Да, она всегда и везде никакая – очень худая, даже мослатая. Всегда и везде лучше рисовать её чем хуже, тем лучше. Она вся из углов – плеч, локтей, коленей – всегда и везде. Странно, в чём душа её держится.
Сероглазая, русокосая, стриженная. Стрижёт и красит себя сама, по наитию, капризно сердясь, то и дело, как всамделишная молодая коза, звонко фыркает. Словно выдыхает из себя непроизвольно неудержимую радость. Выбирает пряди наугад, мажет их старинным мазком для бритья в светло-зелёное холодное золото.
Вскрикивает взбалмошно, всхлипывает жалобно. То базарно-крикливая, то загробно-молчаливая, руками взмахивает резко и неожиданно, смотрит в небо, в землю или вдаль. Если взглянет в глаза – смешно и глупо, но можно умереть, заболеть по крайней мере, точно.
Глаз от неё оторвать ни за что не возможно!
Да, на убитую в аварии британскую принцессу внешне чем-то похожая. Когда появился интернет, он рассмотрел. Не лицом и не такая, конечно, длинная, всего под сто семьдесят. Цветом, пожалуй, похожая, вся всегда будто в сероватой дымке. Или светом, от неё идущим, невесомым, серебристо-туманным, серебряно мерцающим.
И – безусловно! – по изяществу и огранке черт, гармонии пропорций худого тела никакая принцесса даже отдалённо с ней не сравнима, рядом с ней никогда не стояла и стоять не могла!
Она все эти годы, каждый такой год и каждый такой день, рядом или вдали от него, одна и та же и разная – такая, какой ей в это мгновенье хочется быть.

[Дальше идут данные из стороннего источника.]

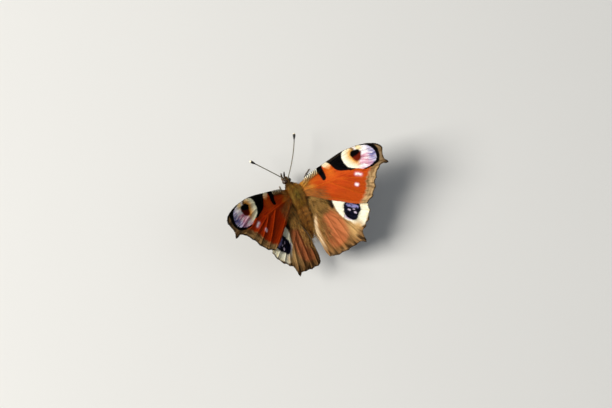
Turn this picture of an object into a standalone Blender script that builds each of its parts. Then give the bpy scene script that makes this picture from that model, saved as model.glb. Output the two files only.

А день, что ж день, не он его выбирал.
Хотя именно в этот день и даже в этот час, когда звучит в голове Макса Орлова знакомый ему до приторности лукаво-ласковый голосок Даниловны, – Даниловну очень просто и практически ни за что зарежут.
И хорошо, что пока этот день не наступил: идёт называемое утром его преддверие – от трёх до пяти утра.
Нормальные люди считают эти часы самыми тяжёлыми, тёмными и даже опасными. Они говорят, что именно в эти часы человека вероятнее всего может настигнуть его смерть.
Нормальные люди – они счастливые. Они никогда не лезут туда, где им опасно, неудобно или просто недоступно. Они стараются в это время спать.
Именно в это время, с трёх утра, начинается утренняя молитва на Афоне.
А к пяти утра внешний мир вокруг поместья Макса Орлова на Крутой горе благостно успокаивается.